━━ RECORD EXCERPTS

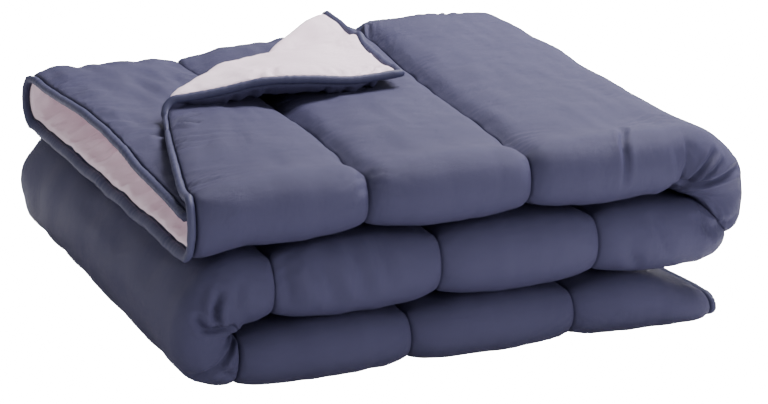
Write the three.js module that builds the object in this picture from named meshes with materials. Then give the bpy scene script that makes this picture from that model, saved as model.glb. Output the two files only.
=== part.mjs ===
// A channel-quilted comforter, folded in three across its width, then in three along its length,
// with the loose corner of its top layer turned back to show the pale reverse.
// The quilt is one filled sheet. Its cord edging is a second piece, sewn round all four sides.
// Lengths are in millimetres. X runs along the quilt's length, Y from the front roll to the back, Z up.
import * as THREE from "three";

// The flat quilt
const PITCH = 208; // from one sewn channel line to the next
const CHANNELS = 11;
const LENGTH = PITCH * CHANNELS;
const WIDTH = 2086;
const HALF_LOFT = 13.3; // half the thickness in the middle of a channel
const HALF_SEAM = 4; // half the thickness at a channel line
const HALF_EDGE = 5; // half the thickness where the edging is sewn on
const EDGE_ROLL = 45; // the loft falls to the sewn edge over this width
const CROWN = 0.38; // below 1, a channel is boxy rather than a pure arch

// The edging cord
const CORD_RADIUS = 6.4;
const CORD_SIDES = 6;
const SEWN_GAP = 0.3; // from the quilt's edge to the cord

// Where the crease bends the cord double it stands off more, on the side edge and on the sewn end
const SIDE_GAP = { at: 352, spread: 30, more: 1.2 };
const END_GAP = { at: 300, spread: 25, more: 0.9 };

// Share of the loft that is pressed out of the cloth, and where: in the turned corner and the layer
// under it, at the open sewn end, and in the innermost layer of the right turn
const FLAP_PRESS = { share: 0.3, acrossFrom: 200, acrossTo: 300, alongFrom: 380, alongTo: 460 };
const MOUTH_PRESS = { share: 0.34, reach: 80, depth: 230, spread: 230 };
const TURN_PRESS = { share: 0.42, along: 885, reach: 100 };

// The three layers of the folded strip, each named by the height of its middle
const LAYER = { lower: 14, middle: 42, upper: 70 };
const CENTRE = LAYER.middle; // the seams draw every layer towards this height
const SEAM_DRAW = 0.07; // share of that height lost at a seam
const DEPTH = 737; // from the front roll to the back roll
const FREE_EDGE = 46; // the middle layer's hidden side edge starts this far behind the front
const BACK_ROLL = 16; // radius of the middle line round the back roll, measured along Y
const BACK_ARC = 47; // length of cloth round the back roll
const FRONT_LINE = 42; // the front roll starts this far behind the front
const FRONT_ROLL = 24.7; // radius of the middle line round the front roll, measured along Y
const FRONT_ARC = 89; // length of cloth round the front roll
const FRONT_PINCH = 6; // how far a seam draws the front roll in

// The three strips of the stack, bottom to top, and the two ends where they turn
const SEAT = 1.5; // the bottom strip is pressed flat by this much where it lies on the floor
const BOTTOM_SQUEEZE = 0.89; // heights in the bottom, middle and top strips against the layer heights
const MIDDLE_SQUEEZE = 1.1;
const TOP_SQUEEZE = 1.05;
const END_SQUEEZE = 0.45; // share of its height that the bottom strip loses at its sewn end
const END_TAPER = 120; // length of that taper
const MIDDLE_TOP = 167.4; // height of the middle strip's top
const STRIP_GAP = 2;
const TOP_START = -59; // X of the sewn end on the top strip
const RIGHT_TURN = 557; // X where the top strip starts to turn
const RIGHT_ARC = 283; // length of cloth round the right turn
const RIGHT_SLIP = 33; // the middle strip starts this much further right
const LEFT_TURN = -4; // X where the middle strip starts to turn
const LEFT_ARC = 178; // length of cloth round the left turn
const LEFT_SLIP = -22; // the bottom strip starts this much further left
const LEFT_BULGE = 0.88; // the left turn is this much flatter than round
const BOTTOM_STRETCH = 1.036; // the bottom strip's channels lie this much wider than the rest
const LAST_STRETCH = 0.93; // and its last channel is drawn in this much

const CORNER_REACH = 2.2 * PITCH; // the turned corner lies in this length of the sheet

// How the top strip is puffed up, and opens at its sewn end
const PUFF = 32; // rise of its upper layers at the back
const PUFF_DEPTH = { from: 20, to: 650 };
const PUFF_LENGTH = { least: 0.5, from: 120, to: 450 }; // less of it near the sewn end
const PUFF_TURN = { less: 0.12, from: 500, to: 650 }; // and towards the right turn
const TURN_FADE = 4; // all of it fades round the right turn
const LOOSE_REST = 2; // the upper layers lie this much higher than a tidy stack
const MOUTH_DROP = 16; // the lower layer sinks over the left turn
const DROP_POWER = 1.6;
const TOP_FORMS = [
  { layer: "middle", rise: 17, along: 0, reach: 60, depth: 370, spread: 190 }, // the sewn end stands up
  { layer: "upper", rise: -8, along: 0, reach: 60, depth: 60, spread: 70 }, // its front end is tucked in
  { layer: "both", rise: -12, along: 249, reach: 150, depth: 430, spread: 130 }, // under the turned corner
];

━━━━
━━ RECORD EXCERPTS

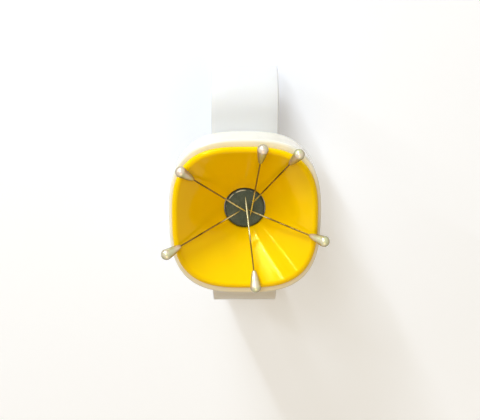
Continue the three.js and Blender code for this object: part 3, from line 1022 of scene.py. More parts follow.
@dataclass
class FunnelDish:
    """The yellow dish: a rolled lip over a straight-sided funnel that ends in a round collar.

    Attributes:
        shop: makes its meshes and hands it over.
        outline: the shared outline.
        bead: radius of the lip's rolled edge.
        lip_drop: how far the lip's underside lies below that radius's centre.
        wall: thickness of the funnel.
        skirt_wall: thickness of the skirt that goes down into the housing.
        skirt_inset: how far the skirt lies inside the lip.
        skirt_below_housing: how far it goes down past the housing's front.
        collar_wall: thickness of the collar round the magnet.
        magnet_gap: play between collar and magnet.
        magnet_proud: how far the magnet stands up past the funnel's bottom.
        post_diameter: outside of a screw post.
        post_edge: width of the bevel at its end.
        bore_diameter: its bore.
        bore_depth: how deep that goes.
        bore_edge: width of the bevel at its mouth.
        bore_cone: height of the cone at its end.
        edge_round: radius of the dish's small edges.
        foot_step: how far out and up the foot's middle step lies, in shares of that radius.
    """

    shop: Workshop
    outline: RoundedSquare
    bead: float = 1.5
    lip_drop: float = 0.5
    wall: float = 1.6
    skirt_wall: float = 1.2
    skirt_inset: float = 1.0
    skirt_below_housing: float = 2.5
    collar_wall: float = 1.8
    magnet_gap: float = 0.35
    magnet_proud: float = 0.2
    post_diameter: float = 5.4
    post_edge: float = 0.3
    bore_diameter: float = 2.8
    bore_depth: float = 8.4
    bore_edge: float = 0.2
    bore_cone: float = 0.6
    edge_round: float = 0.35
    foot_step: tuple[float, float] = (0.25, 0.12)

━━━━

PROBLEM DETAILS:
Nothing outside the span should appear: copy exactly from the line with "Write the three.js" through the line with "25, more: 0.9".

WORKED ANSWER:
Write the three.js module that builds the object in this picture from named meshes with materials. Then give the bpy scene script that makes this picture from that model, saved as model.glb. Output the two files only.
=== part.mjs ===
// A channel-quilted comforter, folded in three across its width, then in three along its length,
// with the loose corner of its top layer turned back to show the pale reverse.
// The quilt is one filled sheet. Its cord edging is a second piece, sewn round all four sides.
// Lengths are in millimetres. X runs along the quilt's length, Y from the front roll to the back, Z up.
import * as THREE from "three";

// The flat quilt
const PITCH = 208; // from one sewn channel line to the next
const CHANNELS = 11;
const LENGTH = PITCH * CHANNELS;
const WIDTH = 2086;
const HALF_LOFT = 13.3; // half the thickness in the middle of a channel
const HALF_SEAM = 4; // half the thickness at a channel line
const HALF_EDGE = 5; // half the thickness where the edging is sewn on
const EDGE_ROLL = 45; // the loft falls to the sewn edge over this width
const CROWN = 0.38; // below 1, a channel is boxy rather than a pure arch

// The edging cord
const CORD_RADIUS = 6.4;
const CORD_SIDES = 6;
const SEWN_GAP = 0.3; // from the quilt's edge to the cord

// Where the crease bends the cord double it stands off more, on the side edge and on the sewn end
const SIDE_GAP = { at: 352, spread: 30, more: 1.2 };
const END_GAP = { at: 300, spread: 25, more: 0.9 };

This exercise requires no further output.